Владимир Сорокин написал роман о том, возможно ли уничтожить удовольствие от чтения

19 марта 2017
ИЗДАНИЕ
АВТОР
Лев Оборин

В интернете ходит популярный комикс, сравнивающий антиутопические миры Оруэлла и Хаксли: "Оруэлл боялся, что нас погубит то, что мы ненавидим. Хаксли боялся, что нас погубит то, что мы любим". Новый роман Владимира Сорокина "Манарага" относится еще к одной знаменитой антиутопии – "451 градус по Фаренгейту" – примерно так же, как Хаксли к Оруэллу. В "Манараге" жгут книги – но не потому, что они способны заставить думать, а потому, что найден прибыльный и волнительный способ утилизировать эти предметы, ставшие ненужными.

Середина XXI века. После наступления Нового Средневековья, подавления в Европе Второй исламской революции и множества локальных войн человечество хочет острых ощущений, связанных скорее с символическим пеплом, чем с реальным. Возникает book’n’grill – искусство приготовления блюд на оригинальных изданиях классики мировой литературы. Занимается book’n’grill подпольная поварская корпорация – Кухня; повествование ведется от лица повара Гезы, который "читает" (т. е. сжигает по прихоти клиентов) почти исключительно русскую классику: роман открывается жаркой шашлыка из осетрины на "Идиоте", а единственное фиаско в карьере Геза терпит с "Мастером и Маргаритой".

Сорокин не часто прибегает к повествованию от первого лица, и обращение к нему в "Манараге" заставляет вспомнить роман "День опричника". У Комяги, верного государева чудовища, и элитарного рыночника Гезы есть общие черты: это не только принадлежность к закрытой структуре, но и мессианское самодовольство. Читатель, знающий о неизбывном интересе Сорокина к сектантству, сразу отметит, насколько герой убедителен в любви к своему делу и в представлении о его важности.

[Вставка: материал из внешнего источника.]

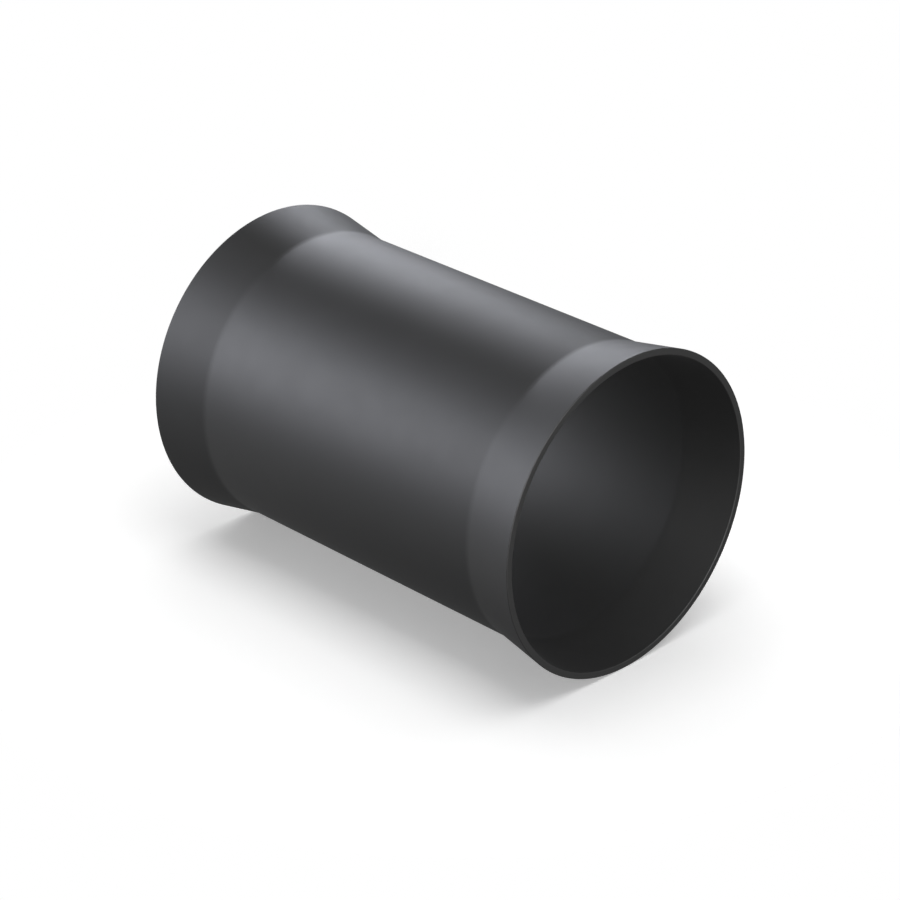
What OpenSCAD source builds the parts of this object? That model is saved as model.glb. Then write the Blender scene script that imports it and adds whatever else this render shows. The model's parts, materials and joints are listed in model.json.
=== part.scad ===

Чтобы достичь этой убедительности, Сорокин использует "позитивный" язык, не чуждый некоего социал-дарвинизма, – нечто среднее между бизнес-НЛП и ресторанной критикой, сознательно утверждающей кулинарию в ряду искусств. Геза уничтожает книги – т. е. воплощает тот невротический кошмар, с которым у нас ассоциируется тоталитарный строй. Однако служение Гезы своим "дровам" не антиутопично, а как раз таки утопично. Устраиваемые им пиры конгениальны тем текстам, которые он сжигает. В слишком благостном будущем былому запрету на чтение эквивалентен запрет на уничтожение книги. Этот запрет так же возбуждает. В его нарушении есть своя эстетика – например, запрет на работу с "литературой второго сорта". И эта антиантиутопия гибнет, как только кое-кому приходит в голову вообще отказаться от запретности. Так мы выясняем, что в истории "чтения" Сорокин изобразил историю чтения – без кавычек.

Конечно, этим достоинства "Манараги" не исчерпываются. Как и "Теллурия", "Манарага" – своего рода энциклопедия "Что может Сорокин". Пародии на Толстого, Гоголя – а то и Прилепина (на котором уважающий себя Геза жарить отказывается). Моментальное скатывание из рационального изложения в поток сознания. Подмигивания поклонникам, которые, разумеется, вспомнят производящий пищу из слов аппарат в рассказе "Машина" и икру из "Мастера и Маргариты" в рассказе "Банкет", ритуальное сожжение книг в "Дне опричника" и "толстовский" фрагмент из "Голубого сала", голливудский экшн "Льда" и технологичное средневековье "Теллурии". В "Манараге" все эти радикальные умения сбалансированы, облагорожены, смягчены. Но, несмотря на эту мягкость, Сорокин по-прежнему один из тех немногих русских писателей, кто всегда может доставить читателю удовольствие. Или, как говорит Геза, сделать "похорошо". Вот ради этого похорошо, кроме шуток, нужно читать "Манарагу".